Session 217: Environmental History of the Middle Ages, II: Borders between Human and Non-Human

Monday 4 July 2022, 14.15-15.45

Organiser:Polina Ignatova, Department of History, Lancaster University
Moderator/Chair:William Beattie, Medieval Institute, University of Notre Dame, Indiana
Paper 217-aOn the Border between the East and the West: The Personification of the Jordan River in the Holy Trinity Chapel of Lublin, Poland
(Language: English)
Aleksandra Krauze-Kołodziej, Faculty of Humanities, John Paul II Catholic University, Lublin
Index terms: Architecture - Religious, Art History - Painting, Byzantine Studies, Religious Life
Paper 217-bBeastly Borders: Animals and the Construction of 'Barbarians' in 12th-Century Latin Texts
(Language: English)
Huw Jones, Faculty of History, University of Oxford
Index terms: Anthropology, Language and Literature - Latin, Mentalities, Social History
Paper 217-cFish Sentience in Medieval Sources
(Language: English)
Polina Ignatova, Department of History, Lancaster University
Index terms: Art History - Decorative Arts, Learning (The Classical Inheritance), Mentalities, Science
Abstract

This session will explore the real and constructed borders between human and non-human.

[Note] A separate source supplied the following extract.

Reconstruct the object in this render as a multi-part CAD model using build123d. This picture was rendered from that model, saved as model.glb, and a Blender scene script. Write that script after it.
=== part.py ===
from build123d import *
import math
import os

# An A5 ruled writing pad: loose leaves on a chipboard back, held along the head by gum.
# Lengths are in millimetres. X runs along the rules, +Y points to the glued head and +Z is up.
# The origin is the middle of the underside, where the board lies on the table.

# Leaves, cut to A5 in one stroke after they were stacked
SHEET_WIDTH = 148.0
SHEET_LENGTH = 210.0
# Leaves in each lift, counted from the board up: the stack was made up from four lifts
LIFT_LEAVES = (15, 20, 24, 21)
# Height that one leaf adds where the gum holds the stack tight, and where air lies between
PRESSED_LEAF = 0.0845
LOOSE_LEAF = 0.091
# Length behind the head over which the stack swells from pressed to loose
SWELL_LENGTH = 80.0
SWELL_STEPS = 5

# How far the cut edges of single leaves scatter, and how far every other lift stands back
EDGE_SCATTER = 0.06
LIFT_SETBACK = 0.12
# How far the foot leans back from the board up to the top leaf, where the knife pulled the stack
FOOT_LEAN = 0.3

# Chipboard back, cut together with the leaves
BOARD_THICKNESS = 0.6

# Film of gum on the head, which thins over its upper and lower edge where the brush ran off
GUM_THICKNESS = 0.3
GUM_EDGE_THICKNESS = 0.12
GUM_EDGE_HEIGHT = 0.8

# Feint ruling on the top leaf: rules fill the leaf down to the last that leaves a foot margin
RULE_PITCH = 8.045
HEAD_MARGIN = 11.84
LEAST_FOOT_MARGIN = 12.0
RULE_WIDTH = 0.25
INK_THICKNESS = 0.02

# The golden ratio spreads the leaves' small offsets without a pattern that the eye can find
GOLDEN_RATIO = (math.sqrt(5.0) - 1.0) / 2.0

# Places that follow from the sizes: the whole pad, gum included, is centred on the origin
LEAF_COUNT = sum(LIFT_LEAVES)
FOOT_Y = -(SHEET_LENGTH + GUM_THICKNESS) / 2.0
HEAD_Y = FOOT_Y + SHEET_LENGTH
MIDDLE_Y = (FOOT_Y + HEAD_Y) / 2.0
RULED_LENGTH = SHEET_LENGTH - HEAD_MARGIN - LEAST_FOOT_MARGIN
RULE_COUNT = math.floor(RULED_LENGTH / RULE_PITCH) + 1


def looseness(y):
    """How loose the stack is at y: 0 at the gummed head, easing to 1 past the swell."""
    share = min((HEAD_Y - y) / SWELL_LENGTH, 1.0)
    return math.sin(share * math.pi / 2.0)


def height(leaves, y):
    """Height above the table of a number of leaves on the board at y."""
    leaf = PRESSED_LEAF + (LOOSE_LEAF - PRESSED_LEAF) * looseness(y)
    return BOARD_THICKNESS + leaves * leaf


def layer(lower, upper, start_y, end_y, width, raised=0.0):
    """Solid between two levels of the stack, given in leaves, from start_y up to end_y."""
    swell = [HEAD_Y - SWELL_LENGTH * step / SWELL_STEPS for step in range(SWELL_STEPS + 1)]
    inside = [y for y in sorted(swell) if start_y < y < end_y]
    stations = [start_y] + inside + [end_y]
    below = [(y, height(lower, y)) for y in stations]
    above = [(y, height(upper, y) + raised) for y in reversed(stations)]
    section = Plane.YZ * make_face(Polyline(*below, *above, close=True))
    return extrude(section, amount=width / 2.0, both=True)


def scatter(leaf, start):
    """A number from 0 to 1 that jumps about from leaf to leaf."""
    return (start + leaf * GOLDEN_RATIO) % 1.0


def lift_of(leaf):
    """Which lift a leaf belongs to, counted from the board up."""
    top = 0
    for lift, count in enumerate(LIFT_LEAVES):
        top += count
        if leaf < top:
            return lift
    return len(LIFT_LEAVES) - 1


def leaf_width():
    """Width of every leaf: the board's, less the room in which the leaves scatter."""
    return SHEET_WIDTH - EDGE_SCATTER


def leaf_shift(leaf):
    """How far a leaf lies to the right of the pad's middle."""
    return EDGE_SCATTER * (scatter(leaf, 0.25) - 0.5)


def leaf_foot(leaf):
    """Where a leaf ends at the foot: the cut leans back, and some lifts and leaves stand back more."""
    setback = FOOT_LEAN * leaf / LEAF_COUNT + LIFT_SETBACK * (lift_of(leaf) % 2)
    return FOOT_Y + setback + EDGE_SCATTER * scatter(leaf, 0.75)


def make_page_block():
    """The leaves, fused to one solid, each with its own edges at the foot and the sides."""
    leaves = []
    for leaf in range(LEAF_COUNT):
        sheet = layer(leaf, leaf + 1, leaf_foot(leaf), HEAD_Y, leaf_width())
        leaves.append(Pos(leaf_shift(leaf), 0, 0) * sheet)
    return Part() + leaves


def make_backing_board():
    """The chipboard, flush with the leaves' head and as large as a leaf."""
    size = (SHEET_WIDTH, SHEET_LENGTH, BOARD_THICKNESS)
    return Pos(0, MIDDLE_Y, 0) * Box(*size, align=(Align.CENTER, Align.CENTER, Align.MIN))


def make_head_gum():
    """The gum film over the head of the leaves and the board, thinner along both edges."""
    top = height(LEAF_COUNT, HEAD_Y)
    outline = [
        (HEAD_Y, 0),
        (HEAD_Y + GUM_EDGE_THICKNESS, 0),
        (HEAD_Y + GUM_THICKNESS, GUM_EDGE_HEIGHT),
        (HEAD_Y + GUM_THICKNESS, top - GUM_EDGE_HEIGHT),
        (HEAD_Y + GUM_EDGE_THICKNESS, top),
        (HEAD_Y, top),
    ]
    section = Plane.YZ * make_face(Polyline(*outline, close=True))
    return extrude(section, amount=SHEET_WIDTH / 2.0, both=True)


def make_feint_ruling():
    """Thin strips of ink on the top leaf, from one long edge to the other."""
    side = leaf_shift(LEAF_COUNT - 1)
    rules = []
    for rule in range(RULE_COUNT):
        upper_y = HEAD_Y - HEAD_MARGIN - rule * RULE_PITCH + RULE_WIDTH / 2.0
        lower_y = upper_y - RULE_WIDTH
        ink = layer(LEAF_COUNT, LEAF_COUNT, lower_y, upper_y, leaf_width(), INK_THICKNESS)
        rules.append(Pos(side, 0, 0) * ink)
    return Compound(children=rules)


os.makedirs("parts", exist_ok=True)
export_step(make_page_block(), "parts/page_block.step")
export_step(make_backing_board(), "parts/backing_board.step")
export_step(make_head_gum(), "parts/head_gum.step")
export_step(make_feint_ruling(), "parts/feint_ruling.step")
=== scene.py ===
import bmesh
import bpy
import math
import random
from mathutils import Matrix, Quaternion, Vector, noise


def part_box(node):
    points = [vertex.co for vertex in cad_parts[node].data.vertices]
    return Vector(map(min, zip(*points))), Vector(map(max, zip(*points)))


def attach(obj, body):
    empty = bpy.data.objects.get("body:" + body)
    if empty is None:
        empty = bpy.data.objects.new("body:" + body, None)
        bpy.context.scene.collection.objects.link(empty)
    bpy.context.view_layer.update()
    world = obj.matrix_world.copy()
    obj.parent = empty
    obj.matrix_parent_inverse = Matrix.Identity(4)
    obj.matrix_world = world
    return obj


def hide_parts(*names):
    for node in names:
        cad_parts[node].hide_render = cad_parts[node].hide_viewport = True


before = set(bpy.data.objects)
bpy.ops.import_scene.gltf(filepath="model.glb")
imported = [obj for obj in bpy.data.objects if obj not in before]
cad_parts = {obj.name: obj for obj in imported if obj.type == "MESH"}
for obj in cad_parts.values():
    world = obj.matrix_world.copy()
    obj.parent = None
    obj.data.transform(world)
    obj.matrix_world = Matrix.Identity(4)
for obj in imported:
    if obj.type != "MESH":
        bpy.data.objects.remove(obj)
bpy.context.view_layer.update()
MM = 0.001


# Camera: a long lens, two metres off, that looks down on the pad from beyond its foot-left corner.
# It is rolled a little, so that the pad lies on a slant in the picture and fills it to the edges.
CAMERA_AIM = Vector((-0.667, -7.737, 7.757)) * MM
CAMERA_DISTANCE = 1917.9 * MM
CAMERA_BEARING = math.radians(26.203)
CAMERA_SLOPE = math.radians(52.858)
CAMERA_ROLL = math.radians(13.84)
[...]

Aleksandra Krauze-Kołodziej will analyse and interpret the personification of the river Jordan in the scene of Christ's Baptism in the Holy Trinity Chapel in Lublin, Poland. The Holy Trinity Chapel constitutes an excellent example of mutual interactions between Latin West and Byzantine East traditions. The Baptism scene will be analysed in the context of the ancient Greek and Roman models of the personifications of rivers as well as early Christian and medieval baptismal scenes. Huw Jones will discuss medieval constructs of 'barbarians', which were often described as animalistic in their undirected and uncontrolled violence. Because animals do not use aggression indiscriminately, but for purposes such as obtaining food, territory, and security, the representations of 'barbarians' as violent animals depended on an equally constructed human-animal binary. Both 'barbarians' and animals were robbed of agency and intentionality. Polina Ignatova will investigate medieval representations of aquatic organisms, arguing that medieval narrators often endowed fish with significant amount of sentience, from the ability to feel pain to experiencing complex emotions such as parental love, anger, or jealousy. Medieval perceptions of fish come in a sharp contrast with modern attitudes, as the latter often refuse fish sentience and even its ability to experience suffering.